The Mathematics and Physics of Diderot. I. On Pendulums and Air Resistance

In this article Denis Diderot's Fifth Memoir of 1748 on the problem of a pendulum damped by air resistance is discussed. Diderot wrote the Memoir in order to clarify an assumption Newton made without further justification in the first pages of the Principia in connection with an experiment to verify the Third Law of Motion using colliding pendulums.
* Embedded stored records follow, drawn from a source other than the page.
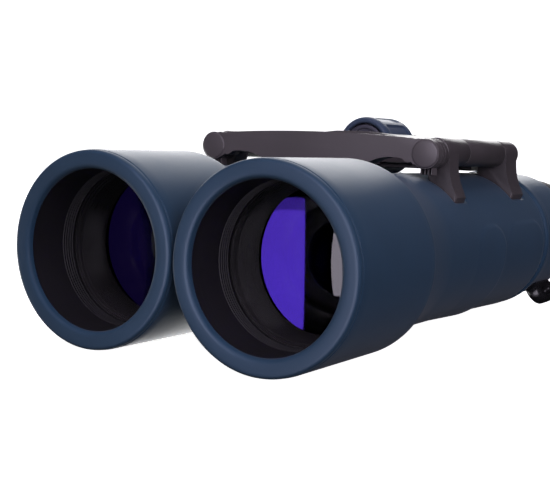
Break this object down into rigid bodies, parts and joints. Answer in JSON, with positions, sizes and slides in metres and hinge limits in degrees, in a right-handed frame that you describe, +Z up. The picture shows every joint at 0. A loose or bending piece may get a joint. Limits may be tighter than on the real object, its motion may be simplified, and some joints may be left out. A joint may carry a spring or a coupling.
{
  "type": "binoculars",
  "caption": "Roof-prism binoculars with blue armour, deep objective hoods, a two-hinge bridge over the barrels, a central focus wheel and twist-up eyecups.",
  "frame": {"origin": "under the middle of the folded binoculars, at the height of the hoods' lowest point", "axes": "+Y along the barrels from objectives to eyepieces, +Z up from the barrels to the bridge, +X to the user's left"},
  "size_m": [0.1146, 0.211, 0.0711],
  "materials": {
    "blue_armour": "matt moulded rubber, dark blue",
    "blue_grip": "matt moulded rubber, dark blue",
    "black_chassis": "satin black paint",
    "black_bore": "black anodised",
    "black_body": "fine-textured black",
    "black_rubber": "soft black rubber",
    "black_bridge": "satin black paint",
    "dark_grey_plastic": "dark grey, satin",
    "black_lug": "satin black",
    "coated_glass": "violet anti-reflection coating",
    "clear_glass": "polished",
    "steel": "ground",
    "brass": "machined"
  },
  "bodies": {
    "bridge": {"front_arm": "black_bridge", "bridge_housing": "black_bridge", "bridge_cover": "black_bridge", "arm_screw_left": "steel", "arm_screw_right": "steel", "hinge_pin_left": "steel", "hinge_pin_right": "steel", "hinge_bush_left": "black_bridge", "hinge_bush_right": "black_bridge"},
    "focus_wheel": {"focus_wheel": "dark_grey_plastic", "focus_grip": "blue_grip", "focus_cap": "dark_grey_plastic", "focus_spindle": "steel"},
    "focus_yoke": {"focus_yoke": "brass", "focus_rod_left": "steel", "focus_rod_right": "steel"},
    "barrel_left": {"barrel_chassis_left": "black_chassis", "objective_tube_left": "black_bore", "barrel_seal_left": "black_rubber", "objective_crown_left": "coated_glass", "objective_flint_left": "clear_glass", "objective_ring_left": "black_bore", "front_armour_left": "blue_armour", "rear_armour_left": "blue_armour", "strap_lug_left": "black_lug", "ocular_body_left": "black_body", "prism_cell_left": "black_bore", "half_prism_left": "clear_glass", "roof_prism_left": "clear_glass", "ocular_cell_left": "black_body", "field_lens_left": "clear_glass", "eye_lens_left": "coated_glass", "ocular_collar": "black_body"},
    "barrel_right": {"barrel_chassis_right": "black_chassis", "objective_tube_right": "black_bore", "barrel_seal_right": "black_rubber", "objective_crown_right": "coated_glass", "objective_flint_right": "clear_glass", "objective_ring_right": "black_bore", "front_armour_right": "blue_armour", "rear_armour_right": "blue_armour", "strap_lug_right": "black_lug", "ocular_body_right": "black_body", "prism_cell_right": "black_bore", "half_prism_right": "clear_glass", "roof_prism_right": "clear_glass"},
    "dioptre_ring": {"dioptre_ring": "black_body"},
    "ocular_right": {"ocular_cell_right": "black_body", "field_lens_right": "clear_glass", "eye_lens_right": "coated_glass"},
    "focus_carrier_left": {"focus_carrier_left": "black_bore", "focusing_lens_left": "clear_glass"},
    "eyecup_ring_left": {"eyecup_ring_left": "black_bore"},
    "eyecup_left": {"eyecup_left": "black_rubber"},
    "focus_carrier_right": {"focus_carrier_right": "black_bore", "focusing_lens_right": "clear_glass"},
    "eyecup_ring_right": {"eyecup_ring_right": "black_bore"},
    "eyecup_right": {"eyecup_right": "black_rubber"}
  },
  "joints": [
    {"name": "barrel_left_hinge", "type": "hinge", "parent": "bridge", "child": "barrel_left", "pos_m": [0.03915, 0.0045, 0.0592], "axis": [0, -1, 0], "range_deg": [0, 15]},
    {"name": "barrel_right_hinge", "type": "hinge", "parent": "bridge", "child": "barrel_right", "pos_m": [-0.03915, 0.0045, 0.0592], "axis": [0, 1, 0], "range_deg": [0, 15]},
    {"name": "focus_turn", "type": "hinge", "parent": "bridge", "child": "focus_wheel", "pos_m": [0, 0.0153, 0.0609], "axis": [0, 1, 0], "range_deg": [-225, 225]},
    {"name": "focus_yoke_slide", "type": "slide", "parent": "bridge", "child": "focus_yoke", "axis": [0, 1, 0], "range_m": [-0.002, 0.002]},
    {"name": "focus_left_slide", "type": "slide", "parent": "barrel_left", "child": "focus_carrier_left", "axis": [0, 1, 0], "range_m": [-0.002, 0.002]},
    {"name": "focus_right_slide", "type": "slide", "parent": "barrel_right", "child": "focus_carrier_right", "axis": [0, 1, 0], "range_m": [-0.002, 0.002]},
    {"name": "dioptre_turn", "type": "hinge", "parent": "barrel_right", "child": "dioptre_ring", "pos_m": [-0.02875, 0.0861, 0.0286], "axis": [0, 1, 0], "range_deg": [-40, 40]},
    {"name": "dioptre_slide", "type": "slide", "parent": "barrel_right", "child": "ocular_right", "axis": [0, 1, 0], "range_m": [-0.001, 0.001]},
    {"name": "eyecup_left_turn", "type": "hinge", "parent": "barrel_left", "child": "eyecup_ring_left", "pos_m": [0.02875, 0.0945, 0.0286], "axis": [0, 1, 0], "range_deg": [0, 90]},
    {"name": "eyecup_left_rise", "type": "slide", "parent": "eyecup_ring_left", "child": "eyecup_left", "axis": [0, 1, 0], "range_m": [0, 0.008]},
    {"name": "eyecup_right_turn", "type": "hinge", "parent": "barrel_right", "child": "eyecup_ring_right", "pos_m": [-0.02875, 0.0945, 0.0286], "axis": [0, 1, 0], "range_deg": [0, 90]},
    {"name": "eyecup_right_rise", "type": "slide", "parent": "eyecup_ring_right", "child": "eyecup_right", "axis": [0, 1, 0], "range_m": [0, 0.008]}
  ],
  "couplings": [
    {"joint": "focus_turn", "follows": "focus_yoke_slide", "rad_per_m": 1963.5},
    {"joint": "focus_left_slide", "follows": "focus_yoke_slide", "ratio": 1},
    {"joint": "focus_right_slide", "follows": "focus_yoke_slide", "ratio": 1},
    {"joint": "dioptre_turn", "follows": "dioptre_slide", "rad_per_m": 698.13},
    {"joint": "eyecup_left_rise", "follows": "eyecup_left_turn", "m_per_rad": 0.005093},
    {"joint": "eyecup_right_rise", "follows": "eyecup_right_turn", "m_per_rad": 0.005093}
  ]
}
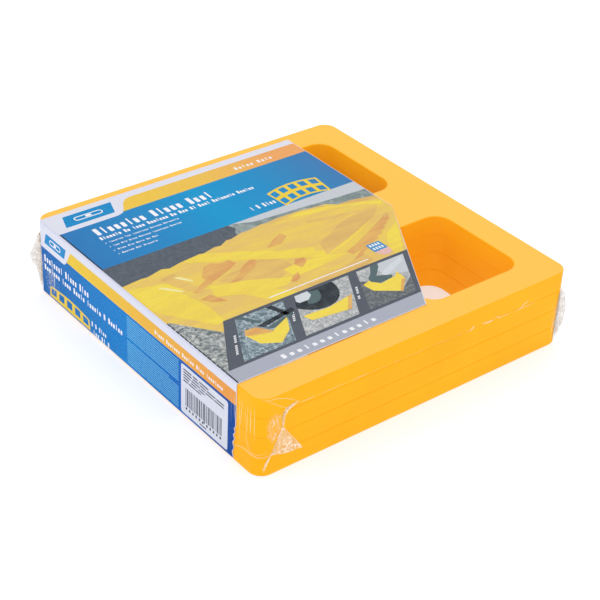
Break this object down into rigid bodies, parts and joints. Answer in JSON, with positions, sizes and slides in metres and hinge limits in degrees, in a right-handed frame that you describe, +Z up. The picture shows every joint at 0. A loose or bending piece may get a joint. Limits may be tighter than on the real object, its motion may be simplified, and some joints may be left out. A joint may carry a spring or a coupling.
{
  "type": "leveling block set",
  "caption": "Shrink-wrapped stack of square yellow leveling block caps with square peg windows, under a folded printed card with a barcode sticker.",
  "frame": {"origin": "centre of the footprint, on the surface that the pack rests on", "axes": "+Z up; -Y towards the card's narrow front panel; +X towards the plain side on the card's right when its print is read"},
  "size_m": [0.2176, 0.2182, 0.0494],
  "materials": {
    "cap_plastic": "satin",
    "printed_card": "gloss",
    "sticker_paper": "satin",
    "shrink_film": "gloss"
  },
  "bodies": {
    "wrap_base": {"film_lower": "shrink_film"},
    "first_cap": {"cap_1": "cap_plastic"},
    "second_cap": {"cap_2": "cap_plastic"},
    "third_cap": {"cap_3": "cap_plastic"},
    "fourth_cap": {"cap_4": "cap_plastic"},
    "label": {"label_card": "printed_card", "barcode_sticker": "sticker_paper"},
    "wrap_top": {"film_upper": "shrink_film"}
  },
  "joints": [
    {"name": "first_cap_lift", "type": "slide", "parent": "wrap_base", "child": "first_cap", "axis": [0, 0, 1], "range_m": [0, 0.06]},
    {"name": "second_cap_lift", "type": "slide", "parent": "first_cap", "child": "second_cap", "axis": [0, 0, 1], "range_m": [0, 0.05]},
    {"name": "third_cap_lift", "type": "slide", "parent": "second_cap", "child": "third_cap", "axis": [0, 0, 1], "range_m": [0, 0.05]},
    {"name": "fourth_cap_lift", "type": "slide", "parent": "third_cap", "child": "fourth_cap", "axis": [0, 0, 1], "range_m": [0, 0.05]},
    {"name": "label_lift", "type": "slide", "parent": "fourth_cap", "child": "label", "axis": [0, 0, 1], "range_m": [0, 0.07]},
    {"name": "wrap_top_lift", "type": "slide", "parent": "label", "child": "wrap_top", "axis": [0, 0, 1], "range_m": [0, 0.07]}
  ]
}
To explain the differences between experimental and theoretical values of momentum in the collision experiments he conducted Newton assumed that the bob was retarded by an air resistance $F_R$ proportional to the velocity $v$. By giving Newton's arguments a mathematical scaffolding and recasting his geometrical reasoning in the language of differential calculus, Diderot provides a step-by-step solution guide to the problem and proposes experiments to settle the question about the appropriate form of $F_R$, which for Diderot quadratic in $v$, that is $F_R \sim v^2$. The solution of Diderot is presented in full detail and his results are compared to those obtained from a Lindstedt-Poincare approximation for an oscillator with quadratic damping. It is shown that, up to a prefactor, both coincide. Some results that one can derive from his approach are presented and discussed for the first time. Experimental evidence to support Diderot's or Newton's claims is discussed together with the limitations of their solutions. Some misprints in the original memoir are pointed out.